1. In a medium bowl, stir together the scalded milk, sugar, and salt. Set aside to cool until tepid. If using nutmeg, stir it into the flour, and add 2 cups of the mixture to the milk, and beat until well blended.
2. In a small bowl, dissolve the yeast in warm water. Stir into the milk and flour mixture, then mix in the butter and eggs. Mix in the remaining flour 1/2 cup at a time. When dough is firm enough, turn it out onto a floured surface, and knead for 3 to 4 minutes. Place into an oiled bowl, cover and allow dough to rise until doubled in bulk.

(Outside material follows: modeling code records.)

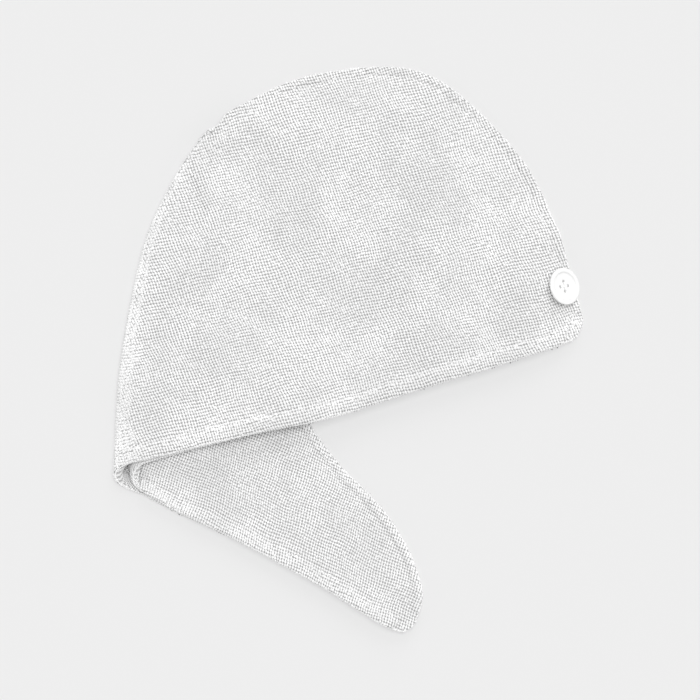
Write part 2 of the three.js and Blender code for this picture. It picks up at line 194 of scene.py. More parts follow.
def plain(label, description, default, **options):
    return FloatProperty(name=label, description=description, default=default, **options)


def length(label, description, default):
    return plain(label, description, default, min=0, subtype="DISTANCE", unit="LENGTH", precision=4)


def angle(label, description, degrees):
    return plain(label, description, math.radians(degrees), subtype="ANGLE", unit="ROTATION")


def share_of(label, description, default):
    return plain(label, description, default, min=0, max=1, subtype="FACTOR")


def colour(label, description, default):
    return FloatVectorProperty(name=label, description=description, default=default, size=3, min=0, max=1,
                               subtype="COLOR")


class TURBAN_PG_shape(bpy.types.PropertyGroup):
    """Sizes of the hood, the tail and the room between their layers."""

    hood_length: length("Hood length", "Mouth, from the fold corner to the nape corner", 0.362)
    crown_height: length("Crown height", "From the mouth to the top of the crown", 0.245)
    mouth_slope: angle("Mouth slope", "Rise of the mouth towards the nape", 16.3)
    tail_length: length("Tail length", "From the fold corner to the tip", 0.246)
    tail_width: length("Tail width", "Across the tail where it leaves the hood", 0.102)
    tail_slope: angle("Tail slope", "Fall of the tail's hem towards the tip", 29)
    middle_x: length("Middle, along", "From the fold corner to the middle of the outline", 0.17379)
    middle_y: length("Middle, across", "From the fold corner to the middle of the outline", 0.09232)
    layer_gap: length("Layer gap", "Between the panels where they are sewn together", 0.0007)
    rest_gap: length("Rest gap", "Between the hood and the tail under it", 0.0004)
    fold_gap: length("Fold gap", "Between the hood and the tail inside the fold", 0.003)
    hood_hollow: length("Hood hollow", "Room between the panels of the hood", 0.0115)
    mouth_hollow: length("Mouth hollow", "Room between the panels at the mouth", 0.008)
    tail_hollow: length("Tail hollow", "Room between the panels of the tail", 0.0022)
    hollow_rise: length("Hollow rise", "Distance over which the hollow opens from a seam", 0.025)
    fold_rise: length("Fold rise", "Distance over which the hollow opens from the fold", 0.08)
    tail_rest: length("Tail rest", "Ledge of the hood beside the tail's edge", 0.006)
    tail_drop: length("Tail drop", "Width over which the hood comes down beside the tail", 0.03)
    fold_lean: angle("Fold lean", "Direction of the fold at the hem", 85)
    fold_lean_top: angle("Fold lean at the top", "Direction of the fold at the seam", 73)
    fold_spread: share_of("Fold spread", "How much flatter than round the fold lies at the hem", 0.8)
    hem_shift: length("Hem shift", "How far the hem runs down the fold as it turns round it", 0.026)
    hem_tuck: length("Hem tuck", "How far the inner hem lies inside the outer one at the fold", 0.0025)
    hem_tuck_run: length("Hem tuck run", "Distance from the fold over which the tuck fades", 0.045)
    seam_shift: length("Seam shift", "How far the seam runs down the fold as it turns round it", 0.035)
    loop_length: length("Elastic length", "Length of the elastic loop", 0.046)
    loop_width: length("Elastic width", "Width of the elastic loop", 0.016)
    loop_thickness: length("Elastic thickness", "Thickness of the elastic loop", 0.0014)
    loop_inset: length("Elastic inset", "From the tip to the sewn end of the loop", 0.012)
    loop_clear: length("Elastic clearance", "Width over which the tail comes down beside the loop", 0.014)
    piece_gap: length("Piece gap", "Between pieces that touch", 0.0003)


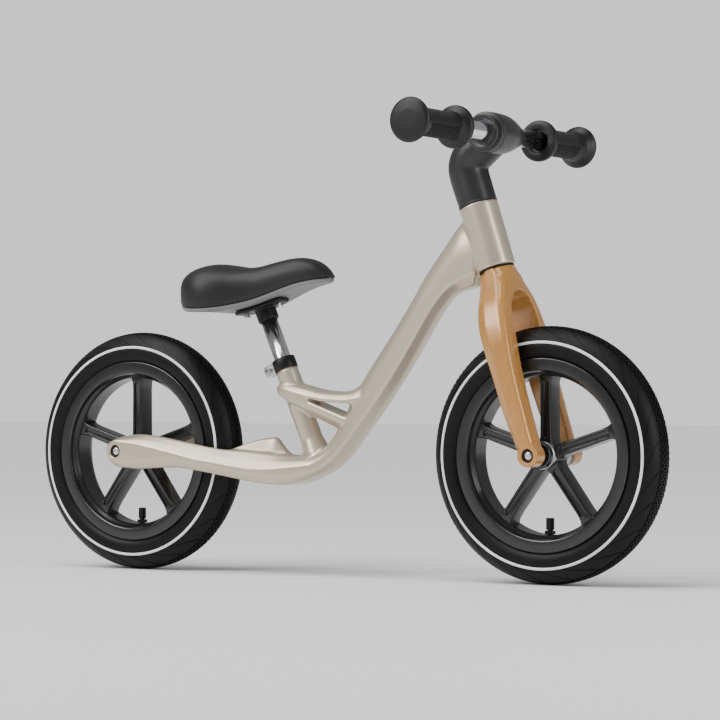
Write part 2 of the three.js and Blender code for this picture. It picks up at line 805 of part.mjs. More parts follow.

This should take 30 to 45 minutes.
3. On a lightly floured surface, roll the dough out to 1/2 inch in thickness. Cut into circles using a donut cutter, or round cutter. Set aside to rise for 30 to 40 minutes, or until light.
4. Heat one inch of oil in a deep heavy frying pan to 375 degrees F (190 degrees C). Fry donuts a few at a time. Cook on each side until golden brown, then remove to drain on paper towels. Glaze while warm, or just sprinkle with sugar.
5. To make the glaze, stir together the confectioners' sugar and 6 tablespoons milk until smooth. Dip warm donuts into glaze, and set aside to cool.